Friday, August 2, 2013

A Crack in the Wall

Moses Friddles - My Great Great Grandfather
My DNA test that I took from Ancestry has produced some unexpected but certainly welcome family links. There has always been one family that I have never been able to take beyond my great great grandfather - Moses Friddles has been a very difficult genealogy puzzle.  It seems that due to my DNA results, I am feeling as if I am finally making progress.

DNA is not a silver bullet...it will not solve all of your genealogical mysteries, but it can give you some guidance in the right direction.  I've always known that Moses Friddles was born about 1826 in South Carolina and spent some time in North Carolina before moving to Johnson Co., TN.  I've known that he was married four times.  The first time to someone with the surname of Munday, then Amanda McKee, Mary Ann Crosswhite (Clark) and lastly to Martha "Mattie" Brown.  I can trace him very easily from 1859 on fairly easily, but before that has always been a problem.  When you have an ancestor who probably doesn't have much in the way of money, there are few ways to track him because he doesn't leave that much of a paper trail.

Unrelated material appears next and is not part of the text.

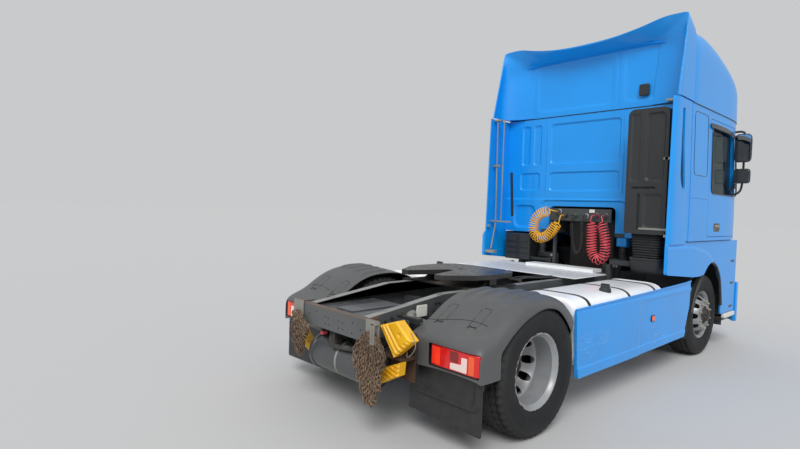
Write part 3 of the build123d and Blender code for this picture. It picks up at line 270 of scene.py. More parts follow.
def lathe(profile, first, second, steps=72, closed=False, axis="y"):
    """A (radius, place) profile turned about a line along the axis: first + r cos, second + r sin.

    First and second are (x, z) for y, (y, z) for x and (x, y) for z.
    """
    profile = np.asarray(profile, dtype=float)
    angle = np.linspace(0.0, 2 * np.pi, steps, endpoint=False)[:, None]
    radius, along = profile[None, :, 0], profile[None, :, 1]
    turned = np.broadcast_arrays(first + radius * np.cos(angle), second + radius * np.sin(angle), along)
    return surface(np.stack(turned, axis=-1)[..., axis_orders[axis]], wrap_rows=True, wrap_columns=closed)


def pipe(path, radius, sides=10):
    """A round bar along a path of points: rings at right angles to the way the path runs.

    Each ring lies in the plane of N and B, where T is the direction, N is T x a fixed side
    vector, and B is T x N; the side vector is the axis that the path follows least.
    """
    path = np.asarray(path, dtype=float)
    tangent = unit(np.gradient(path, axis=0))
    side = np.eye(3)[np.argmin(np.abs(tangent).mean(axis=0))]
    normal = unit(np.cross(tangent, side))
    other = np.cross(tangent, normal)
    angle = np.linspace(0.0, 2 * np.pi, sides, endpoint=False)[None, :, None]
    ring = np.cos(angle) * normal[:, None] + np.sin(angle) * other[:, None]
    radius = np.broadcast_to(np.asarray(radius, dtype=float), (len(path),))[:, None, None]
    return tubular(path[:, None] + radius * ring)


def eased(points, steps=8):
    """A smooth path through a few points: Catmull-Rom, worked out for every stretch at once."""
    points = np.asarray(points, dtype=float)
    padded = np.vstack([2 * points[0] - points[1], points, 2 * points[-1] - points[-2]])
    a, b, c, d = padded[:-3], padded[1:-2], padded[2:-1], padded[3:]
    t = np.linspace(0.0, 1.0, steps, endpoint=False)[None, :, None]
    curve = 0.5 * (2 * b[:, None] + (c - a)[:, None] * t + (2 * a - 5 * b + 4 * c - d)[:, None] * t ** 2
                   + (3 * b - a - 3 * c + d)[:, None] * t ** 3)
    return np.vstack([curve.reshape(-1, points.shape[1]), points[-1]])


def path_at(points, steps=8):
    """A smooth path through points whose X is given ahead of the rear axle."""
    return eased(np.array(points, dtype=float) + [rear_x, 0.0, 0.0], steps)


def outline_at(points, radius, steps):
    """A rounded (x, z) outline, its x given ahead of the rear axle."""
    return rounded([(ahead(x), z) for x, z in points], radius, steps)


# %% [markdown]
# A Form becomes a piece here. A piece rides on the chassis unless it names another body: doors,
# lid, cab and wheels move. Edges of sheet metal and plastic are never quite sharp, so most pieces get a
# small bevel, and faces that meet at a shallow angle are shaded smooth.

# %% From forms to pieces
smooth_angle, sharp_angle = math.radians(32), math.radians(40)


def mesh_of(name, form):
    """A Blender mesh filled from arrays in one go."""
    sizes = np.concatenate([np.full(len(group), group.shape[1]) for group in form.faces])
    corners = np.concatenate([group.reshape(-1) for group in form.faces])
    mesh = bpy.data.meshes.new(name)
    mesh.vertices.add(len(form.points))
    mesh.vertices.foreach_set("co", form.points.reshape(-1))
    mesh.loops.add(len(corners))
    mesh.loops.foreach_set("vertex_index", corners)
    mesh.polygons.add(len(sizes))
    mesh.polygons.foreach_set("loop_start", np.concatenate([[0], np.cumsum(sizes)[:-1]]))
    mesh.update(calc_edges=True)
    mesh.validate()
    return mesh


def outward(mesh, merge=1e-5):
    """Merges points that coincide and turns the faces of each closed shell outwards."""
    work = bmesh.new()
    work.from_mesh(mesh)
    bmesh.ops.remove_doubles(work, verts=work.verts, dist=merge)
    bmesh.ops.recalc_face_normals(work, faces=work.faces)
    work.to_mesh(mesh)
    work.free()


def shown(name, mesh):
    thing = bpy.data.objects.new(name, mesh)
    bpy.context.scene.collection.objects.link(thing)
    return thing


def applied(thing):
    """Replaces the object's mesh by what its modifiers make of it."""
    made = bpy.data.meshes.new_from_object(thing.evaluated_get(bpy.context.evaluated_depsgraph_get()))
    thing.modifiers.clear()
    thing.data = made
    return thing


def carve(thing, forms, operation="DIFFERENCE"):
    """Cuts the forms out of the object, or keeps only what lies in them."""
    for form in forms:
        mesh = mesh_of("cutter", form)
        outward(mesh)
        cutter = shown("cutter", mesh)
        cut = thing.modifiers.new("cut", "BOOLEAN")
        cut.object, cut.operation, cut.solver = cutter, operation, "EXACT"
        applied(thing)
        bpy.data.objects.remove(cutter)
    return thing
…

Moses likely had four children in his first marriage with only two of them surviving to adulthood.  His daughter, Julia, married Sidney Prestwood and had three children and left her husband and ended up out west living near her brother, Albert.  Albert moved west in the 1880's and lived for the most part up at Grouse Flats near Troy, OR.  Not too long before he died, he moved down to Pomeroy, WA.  Since that first wife has always been a mystery, I obtained the death records for both Julia and Albert.  I can't remember which death record it was, but it  provided me with the name of Munday for the mother.  Every once in a while, I would check Caldwell Co., North Carolina for possibilities and did find some interesting connections.

So, now the DNA has pushed me into a different direction.  I know from the two cousins that I have discovered through the DNA tests some definite possibilities of family links.  This is leading me into the direction of looking at the Friddle family as I would a one - name study.  Meaning that if they live in a specific area, I am checking them out and adding them to my database.  I'm also adding Friddles who I know are connected but have moved elsewhere.  I'm not very far into this process but I have already discovered two very interesting coincidences.

Julia Friddles, Moses' daughter, was married to a Sidney Prestwood.  It is interesting to note that one of Sidney Prestwood's brothers, William Thomas Prestwood, married an Elizabeth Adeline Friddle.  She was the daughter of John W. Friddle and Caroline Harris.  John W. Friddle died during the Civil War but is of an age that he could definitely be a sibling of Moses.  When I first started researching genealogy, I was surprised at how many families intermarried multiple times.  Now it no longer surprises me but does make me look at the family differently.  What are the geographic similarities with the two families and what are the family connections?  Families intermarrying can definitely be a clue to something a whole lot more!

John W. Friddle had another daughter, Mary Ann Friddle whose marriage is also an interesting family connection.  She married a John C. Munday.  Now this John C. Munday was born in 1844 so he could be a brother or nephew of the woman that Moses was married to...but he could also be a cousin.  From what I have discovered about his family, there isn't a daughter who is of the appropriate age to have married Moses, but it looks like there still might be a family connection.  Munday is not that common of a name.

So now it looks like I am going to build a database that includes the Friddles as whole and not just those who are directly connected to me.  I will probably spend more time adding Munday's as well in hopes of finding that elusive first wife of Moses Friddles.  My efforts will most likely be concentrated in York Co., SC, Caldwell Co., NC, and Burke Co., NC.  With a little luck and some concentrated research, perhaps the crack in the wall will disappear and the brick wall will no longer exist.